C and S Corporations for Estate Planners: IRC Section 303 Stock Redemptions After Death
Balancing double-tax rules with the liquidity needs of the estate
This is the fifth installment of C and S corporations for estate planners.
For the prior article in this series, click here.
For the first article in this series and a series index, click here.
Table of Contents
Intro
Previously, we left off with a discussion of the differing tax treatment of a redemption of C or S corporation stock. Generally, for both a C and S corporation, we must determine whether a redemption is granted sale or exchange treatment under IRC Section 302. If so, in most cases there is capital gain on each share redeemed. But, redemption requires application of the family attribution rules under IRC Section 318, which can prevent a redemption that complies in isolation with IRC Section 302(b) from complying after considering shares constructively owned by the redeemed shareholder from family members, estates, trusts, or other entities.

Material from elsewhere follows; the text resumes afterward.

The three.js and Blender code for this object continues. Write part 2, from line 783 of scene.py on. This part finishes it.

The outcome of failing IRC Section 302 is dividend treatment under IRC Section 301. This generally means ordinary income treatment on redemption proceeds from a C corporation (to the extent of current and accumulated earnings and profits), plus possible net investment income tax as we will later discuss, before being granted sale or exchange treatment. This is a big deal in estate planning when dealing with stepped-up basis stock at the death of a shareholder, because the stepped-up basis can become partially or fully taxable on redemption. And, as I will mention below with the pending Connelly decision, this could disproportionately affect situations involving corporate-owned life insurance.
For an S corporation, however, we aggregate basis across all S corporation shares in a noncomplying redemption to first give tax-free return of basis before creating sale or exchange treatment under IRC Section 1368. In an S corporation with an operating history as a C corporation, this tax-free redemption is limited to the lesser of such aggregated basis or the accumulated adjustments account (AAA) of the S corporation. Then, we have sale or exchange treatment if basis is less than the AAA. Then, once AAA is exhausted, C corporation E&P that accumulated before the S election is distributed – according dividend treatment as ordinary income – before we get back to sale or exchange treatment.

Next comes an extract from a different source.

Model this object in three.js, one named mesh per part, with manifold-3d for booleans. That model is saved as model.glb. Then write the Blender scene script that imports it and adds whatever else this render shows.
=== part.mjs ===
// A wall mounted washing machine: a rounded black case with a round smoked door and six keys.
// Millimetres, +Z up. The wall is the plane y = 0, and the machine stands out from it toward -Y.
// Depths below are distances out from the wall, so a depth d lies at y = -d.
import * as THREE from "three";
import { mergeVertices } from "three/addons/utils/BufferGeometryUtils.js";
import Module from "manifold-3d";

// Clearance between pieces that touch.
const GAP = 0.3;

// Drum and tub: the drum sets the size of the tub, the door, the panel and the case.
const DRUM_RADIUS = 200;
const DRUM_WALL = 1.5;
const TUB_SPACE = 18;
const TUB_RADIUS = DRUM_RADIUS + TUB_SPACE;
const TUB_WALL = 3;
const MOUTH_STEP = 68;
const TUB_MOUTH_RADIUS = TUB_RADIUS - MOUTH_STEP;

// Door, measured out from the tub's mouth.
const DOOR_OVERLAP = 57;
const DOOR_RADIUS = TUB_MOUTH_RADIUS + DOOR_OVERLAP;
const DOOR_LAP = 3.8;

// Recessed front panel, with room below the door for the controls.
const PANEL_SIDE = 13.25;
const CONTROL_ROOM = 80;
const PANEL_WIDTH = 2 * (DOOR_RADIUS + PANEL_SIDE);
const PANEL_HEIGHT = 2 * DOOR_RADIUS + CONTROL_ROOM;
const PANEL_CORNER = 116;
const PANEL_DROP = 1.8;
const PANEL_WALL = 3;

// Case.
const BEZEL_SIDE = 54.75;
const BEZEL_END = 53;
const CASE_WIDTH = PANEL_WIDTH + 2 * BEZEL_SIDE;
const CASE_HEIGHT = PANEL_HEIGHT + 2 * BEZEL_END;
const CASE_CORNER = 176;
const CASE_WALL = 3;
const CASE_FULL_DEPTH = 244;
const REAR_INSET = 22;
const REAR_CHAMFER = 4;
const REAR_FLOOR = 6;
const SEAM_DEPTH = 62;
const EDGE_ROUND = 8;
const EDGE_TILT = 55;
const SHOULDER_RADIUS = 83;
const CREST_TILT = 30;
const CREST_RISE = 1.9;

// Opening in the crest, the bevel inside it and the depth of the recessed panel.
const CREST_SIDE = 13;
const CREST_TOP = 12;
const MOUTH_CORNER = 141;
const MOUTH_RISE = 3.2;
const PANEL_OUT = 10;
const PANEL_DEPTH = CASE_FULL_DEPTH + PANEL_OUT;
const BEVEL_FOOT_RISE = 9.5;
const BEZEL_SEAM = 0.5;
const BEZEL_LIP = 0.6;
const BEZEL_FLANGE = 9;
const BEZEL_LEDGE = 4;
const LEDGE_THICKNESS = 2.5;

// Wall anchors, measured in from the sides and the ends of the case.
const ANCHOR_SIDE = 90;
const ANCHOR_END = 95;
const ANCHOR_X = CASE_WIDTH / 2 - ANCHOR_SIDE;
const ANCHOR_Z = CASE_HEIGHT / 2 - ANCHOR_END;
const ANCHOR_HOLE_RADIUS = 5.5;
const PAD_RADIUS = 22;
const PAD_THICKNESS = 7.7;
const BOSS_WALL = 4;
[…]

When we left off, however, I introduced one exception that could benefit estates or other shareholders with stepped-up basis stock – the IRC Section 303 redemption. Without further adieu, let’s dig in.

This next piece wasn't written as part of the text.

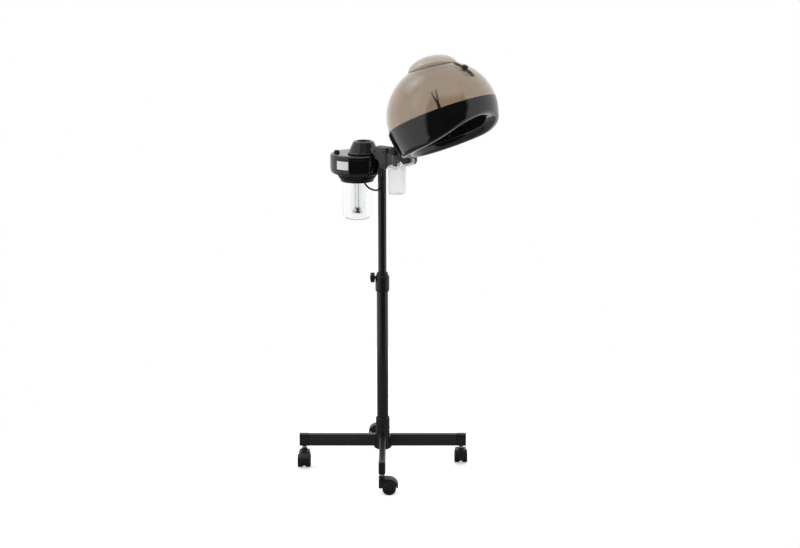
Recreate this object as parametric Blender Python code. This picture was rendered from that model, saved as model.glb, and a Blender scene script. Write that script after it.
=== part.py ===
"""Hooded hair steamer on a four-legged rolling stand, built piece by piece.

Metres, +Z up, floor at z = 0. The hood opens towards -Y. Everything hangs on three guides:
the stand's mast axis, the hood's tilt pivot and the hood's own (leaning) axis.
"""

import math

import bmesh
import bpy
from mathutils import Vector

GAP = 0.0003                      # clearance between pieces that touch
TURN = math.tau

# stand
MAST_Y = 0.0884                   # mast behind the middle of the whole outline
LEG_TURN = -141.0                 # heading of the front leg, degrees from +X
LEG_NAMES = ("front", "right", "rear", "left")
LEG_START = 0.0222
LEG_END = 0.2305
LEG_WIDTH = 0.019
LEG_HEIGHT = 0.038
LEG_WALL = 0.0016
LEG_TOP = 0.102
LEG_MIDDLE = LEG_TOP - LEG_HEIGHT / 2
CAP_END = 0.261
STEM_REACH = 0.246                # caster stem's distance from the mast axis
HUB_RADIUS = 0.0215
HUB_SKIRT = 0.028
HUB_TOP = 0.158
HUB_FLOOR = 0.057

# casters
WHEEL_RADIUS = 0.0205
WHEEL_WIDTH = 0.0155
WHEEL_SIDES = 20
TRAIL = 0.0215
WEB_HALF = 0.0042
FENDER_INNER = 0.0222
SHROUD_RADIUS = 0.0280            # cover over the wheels, about a point near the axle
SHROUD_TOP = 0.0497
SHROUD_LEAN = 9.0                 # inward lean of the cover's sides, degrees
HOUSING_TOP = 0.056
STEM_RADIUS = 0.004
AXLE_RADIUS = 0.003
CASTER_TURN = 90.0                # trail of each wheel pair, degrees from its leg

# mast
LOWER_RADIUS = 0.0175
LOWER_BORE = 0.0160
LOWER_BOTTOM = 0.0623
LOWER_TOP = 0.600
UPPER_RADIUS = 0.0127
UPPER_BORE = 0.0113
UPPER_BOTTOM = 0.200
UPPER_TOP = 1.000
COLLAR_RADIUS = 0.0215
COLLAR_BOTTOM = 0.563
COLLAR_TOP = 0.623
HEIGHT_KNOB_Z = 0.606
HEIGHT_KNOB_HEADING = 129.0       # degrees from +X
HEIGHT_KNOB_RADIUS = 0.0155
HEIGHT_KNOB_INNER = 0.0235
HEIGHT_KNOB_OUTER = 0.0375
STUD_RADIUS = 0.003

# head bracket, with forward distances written as negative y
BRACKET_HALF = 0.018
BRACKET_TOP = 1.011
BRACKET_LOW = 0.946
BRACKET_FRONT = -0.029
BRACKET_REAR = 0.021
PIVOT_Y = -0.066
PIVOT_Z = 1.007
TONGUE_HALF = 0.008
TONGUE_RADIUS = 0.013

# steam generator
CASE_Y = 0.0985
CASE_RADIUS = 0.0825
CASE_LOW = 0.920
CASE_TOP = 0.982
TOWER_Y = 0.0725
TOWER_FLANGE = 0.0488
TOWER_FLANGE_TOP = 0.988
TOWER_FOOT = 0.0462
TOWER_NECK = 0.0318
TOWER_TOP = 1.021
PIPE_RADIUS = 0.0155
PIPE_BORE = 0.0125
PIPE_Z = 0.992
VENT_LOW = 0.901
TANK_RADIUS = 0.046
TANK_WALL = 0.002
TANK_LOW = 0.7785
TANK_CORNER = 0.016
RING_PLAY = 0.0008                # lets the ring turn round the tank's facets
RISER_RADIUS = 0.021
RISER_WALL = 0.0015
RISER_LOW = 0.807
HEATER_LOW = 0.797
HEATER_TOP = 0.815
PLATE_LOW = 0.9410
PLATE_TOP = 0.9665
TIMER_X = -0.039
TIMER_Y = CASE_Y + 0.048

# drip cup under the hood pivot
CUP_Y = -0.0572
CUP_RADIUS = 0.0265
CUP_LOW = 0.874
LID_RADIUS = 0.0275
LID_LOW = 0.951
LID_TOP = 0.957
INLET = (-0.012, -0.074, 0.9595)

# hood
HOOD_TILT = 25.0                  # lean of the hood's axis at rest, degrees
HOOD_FORWARD = 0.1977             # pivot to hood axis, square to that axis
HOOD_RISE = 0.0407                # pivot to parting plane, along that axis
HOOD_RADIUS = 0.164
DOME_HEIGHT = 0.154
DOME_WALL = 0.0025
HOOD_SIDES = 36
RIM_DROP = 0.083
ARCH_LIFT = 0.034
ARCH_HALF = 88.0                  # half width of the face arch, degrees
ARM_HALF = 0.020
ARM_KNUCKLE = 0.014
CAP_RADIUS = 0.0733
CAP_FORWARD = 0.024
CAP_HEIGHT = 0.0195
CAP_FOOT = 0.018
CAP_WALL = 0.002
CAP_STEPS = (0, 18, 36, 54, 72, 90)
VENT_AT = 0.130                   # vent knob's distance from the hood axis
VENT_CENTRE_Y = -0.0087           # centre of the dome's curve at the vent slot
VENT_CENTRE_Z = -0.0056
NOZZLE_X = 0.0935
NOZZLE_Y = 0.0745

CABLE_ROUTE = (
    (-0.0262, 0.0470, 0.9060),
    (-0.0260, 0.0440, 0.8945),
    (-0.0245, 0.0300, 0.8840),
    (-0.0225, 0.0130, 0.8800),
    (-0.0210, 0.0000, 0.8815),
    (-0.0200, -0.0060, 0.8910),
    (-0.0195, -0.0080, 0.9050),
    (-0.0195, -0.0080, 0.9196),
)
CABLE_DIAMETER = 0.0055
HOSE_ROUTE = (
    (-0.0290, -0.1400, 0.9938),
    (-0.0291, -0.1430, 0.9874),
    (-0.0290, -0.1405, 0.9800),
    (-0.0286, -0.1270, 0.9740),
    (-0.0280, -0.1110, 0.9700),
    (-0.0255, -0.0970, 0.9670),
    (-0.0205, -0.0860, 0.9685),
    (-0.0150, -0.0780, 0.9685),
    (-0.0121, -0.0742, 0.9645),
    (-0.0120, -0.0740, 0.9601),
)
HOSE_DIAMETER = 0.0085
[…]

303 Redemptions in General
In broad terms, IRC Section 303 grants sale or exchange treatment on a redemption of stock that is included in a decedent’s gross estate for estate tax purposes. Due to the step-up in basis for such stock (by virtue of gross estate inclusion under IRC Section 1014(b)(9)), there should be no taxable gain so long as the redemption price does not exceed the federal estate tax value of the stock. The outcome is avoiding the family attribution rules, which could otherwise recharacterize such a redemption as a taxable dividend on the stepped-up basis under IRC Sections 301 and 302.
While this seems great in theory, there are several hoops we must jump through in order to achieve this tax treatment. Keep in mind that if any of these requirements are not met, however, we still have IRC Section 302 as a backup.